— Start of GIVEN MATERIAL —
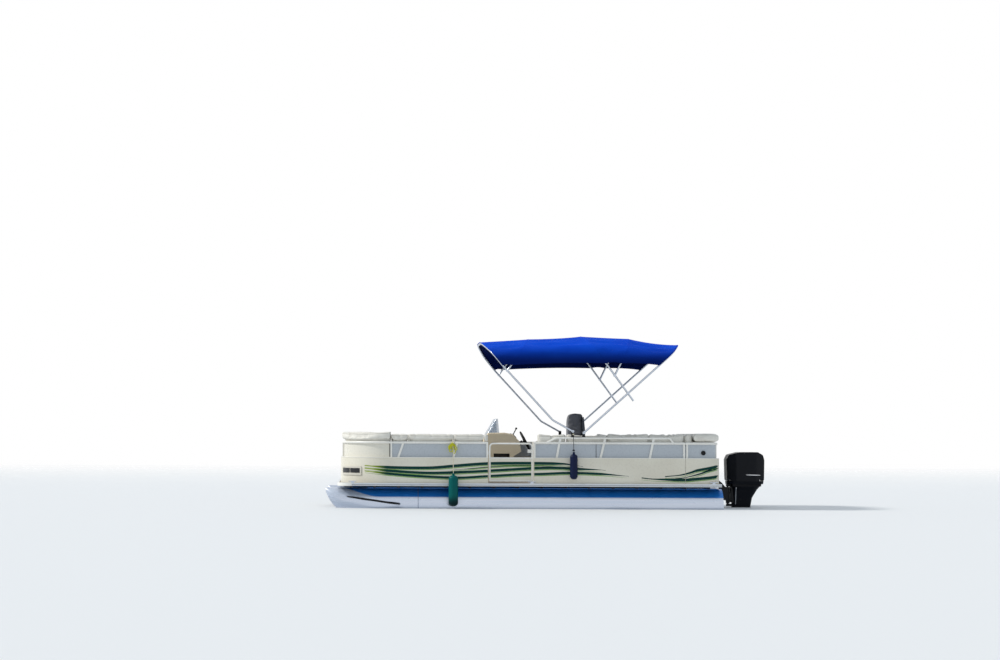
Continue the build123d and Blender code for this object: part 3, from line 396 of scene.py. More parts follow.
pod_metal = Finish("pod_aluminium", (196, 202, 211), 0.34, 1.0, grain=(3.2, 2.0, 0.1, 0.004))
tube_metal = Finish("brushed_tube", (190, 198, 210), metallic=1.0, uneven=(7.0, 2.0, 0.26, 0.34))
beam_metal = Finish("cross_member_metal", (58, 62, 70), roughness=0.6, metallic=0.3)
beam_metal.set("Base Color", beam_metal.mix(beam_metal.noise(14.0), (48, 52, 60), (66, 70, 78)))

deck_cover = Finish("deck_vinyl", (150, 141, 128), roughness=0.75)
weave = deck_cover.wave("X", 90.0, 0.6)
across = deck_cover.wave("Y", 90.0, 0.6)
carpet = deck_cover.mix(weave * across, (128, 119, 106), (168, 159, 146))
# only the board's upper face is covered
upside = deck_cover.axes()[2] > deck_top - 0.002
deck_cover.set("Base Color", deck_cover.mix(upside, (120, 126, 134), carpet))
deck_cover.bump(weave + across, 0.35, 0.0008)

rub_plastic = Finish("rub_rail_plastic", (212, 213, 214), roughness=0.42)
scuffs = rub_plastic.noise(26.0, 5.0, 0.65, stretch=(0.15, 1, 1))
worn = rub_plastic.mix(rub_plastic.ease(scuffs, 0.55, 0.75), (216, 219, 222), (186, 190, 195))
groove = abs(rub_plastic.axes()[2] - (rub_rail_top - 0.030))
rub_plastic.set("Base Color", rub_plastic.mix(groove < 0.0035, worn, (70, 78, 88)))


def paint(name, colour, shade, gloss=0.4):
    """Gloss paint over sheet: a slow drift of shade, and sheet that is never quite flat."""
    made = Finish(name, colour, roughness=0.3, gloss=gloss)
    drift = made.noise(1.4, 2.0)
    made.set("Base Color", made.mix(made.ease(drift, 0.35, 0.65), colour, shade))
    made.set("Roughness", made.ease(made.noise(34.0, 4.0), 0.35, 0.7, 0.26, 0.36))
    made.bump(made.noise(2.6, 1.0, stretch=(1, 1, 1.6)), 0.05, 0.004)
    return made


panel_paint = paint("fence_cream", (226, 221, 205), (219, 213, 196))
# the blue-grey of the upper panels is painted shade over their cream
upper_paint = paint("upper_panels", (186, 192, 197), (178, 184, 190))
# painted shade: aft of the corner the upper panels, which share the lower panels' cream, are painted
# blue-grey for the shade they lie in; ahead of the side panels the upper fence is cream
corner = upper_paint.ease(upper_paint.axes()[0], 2.30, 2.31)
upper_shade = upper_paint.mix(upper_paint.noise(1.4, 2.0), (188, 194, 199), (178, 184, 191))
upper_paint.set("Base Color", upper_paint.mix(corner, upper_shade, (222, 218, 205)))
stripe_dark = paint("stripe_dark_green", (10, 66, 58), (8, 56, 50), 0.1)
stripe_light = paint("stripe_light_green", (118, 168, 74), (104, 154, 64), 0.2)
# the stripes turn light green towards their forward tips
tip = stripe_dark.ease(stripe_dark.axes()[0], 2.36, 2.66)
stripe_dark.set("Base Color", stripe_dark.mix(tip, (9, 58, 52), (140, 160, 44)))
# the frame is cream paint; its whiter tone over the panels' cream is a painted highlight where the rails,
# posts and braces catch light
frame_paint = paint("frame_cream", (240, 238, 231), (233, 230, 222))
moulded = Finish("moulded_seat_base", (214, 212, 205), 0.55, grain=(420.0, 2.0, 0.25, 0.0006))
lamp_shell = Finish("lamp_housing", (212, 207, 194), 0.4, grain=(60.0, 2.0, 0.08, 0.0006))
lamp_lens = Finish("lamp_lens", (20, 23, 28), roughness=0.1, gloss=0.35)
lamp_lens.bump(lamp_lens.wave("Z", 38.0), 0.5, 0.002)
black_plastic = Finish("black_plastic", (22, 23, 25), 0.45, gloss=0.2, grain=(600.0, 2.0, 0.3, 0.0004))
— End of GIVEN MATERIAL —
Quote exactly the lines running from the start of the listing above through the line where "(70, 78, 88)))" is found, and output no other lines.

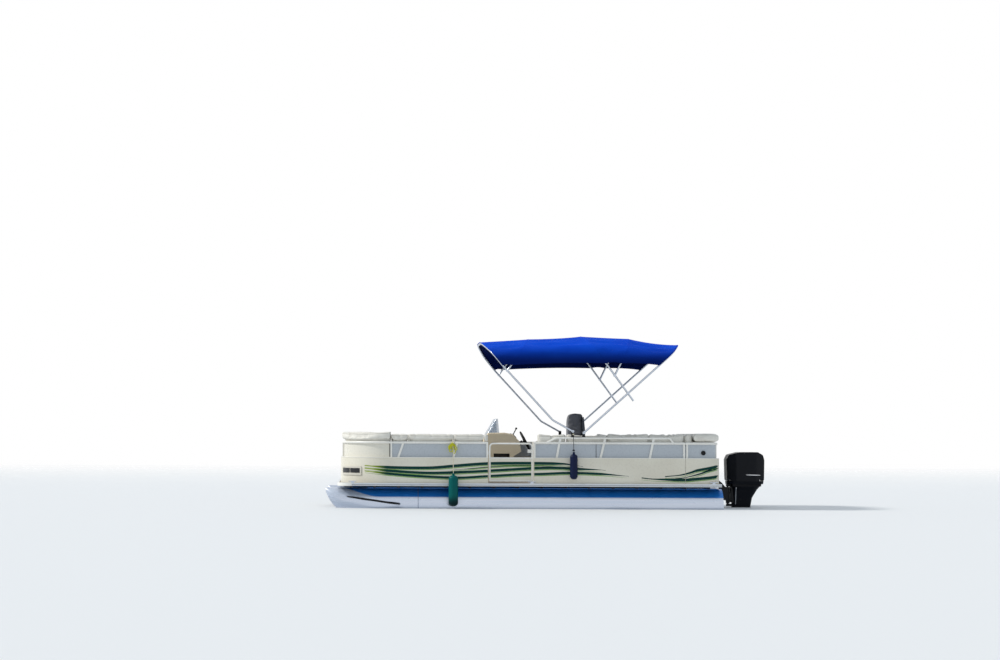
Continue the build123d and Blender code for this object: part 3, from line 396 of scene.py. More parts follow.
pod_metal = Finish("pod_aluminium", (196, 202, 211), 0.34, 1.0, grain=(3.2, 2.0, 0.1, 0.004))
tube_metal = Finish("brushed_tube", (190, 198, 210), metallic=1.0, uneven=(7.0, 2.0, 0.26, 0.34))
beam_metal = Finish("cross_member_metal", (58, 62, 70), roughness=0.6, metallic=0.3)
beam_metal.set("Base Color", beam_metal.mix(beam_metal.noise(14.0), (48, 52, 60), (66, 70, 78)))

deck_cover = Finish("deck_vinyl", (150, 141, 128), roughness=0.75)
weave = deck_cover.wave("X", 90.0, 0.6)
across = deck_cover.wave("Y", 90.0, 0.6)
carpet = deck_cover.mix(weave * across, (128, 119, 106), (168, 159, 146))
# only the board's upper face is covered
upside = deck_cover.axes()[2] > deck_top - 0.002
deck_cover.set("Base Color", deck_cover.mix(upside, (120, 126, 134), carpet))
deck_cover.bump(weave + across, 0.35, 0.0008)

rub_plastic = Finish("rub_rail_plastic", (212, 213, 214), roughness=0.42)
scuffs = rub_plastic.noise(26.0, 5.0, 0.65, stretch=(0.15, 1, 1))
worn = rub_plastic.mix(rub_plastic.ease(scuffs, 0.55, 0.75), (216, 219, 222), (186, 190, 195))
groove = abs(rub_plastic.axes()[2] - (rub_rail_top - 0.030))
rub_plastic.set("Base Color", rub_plastic.mix(groove < 0.0035, worn, (70, 78, 88)))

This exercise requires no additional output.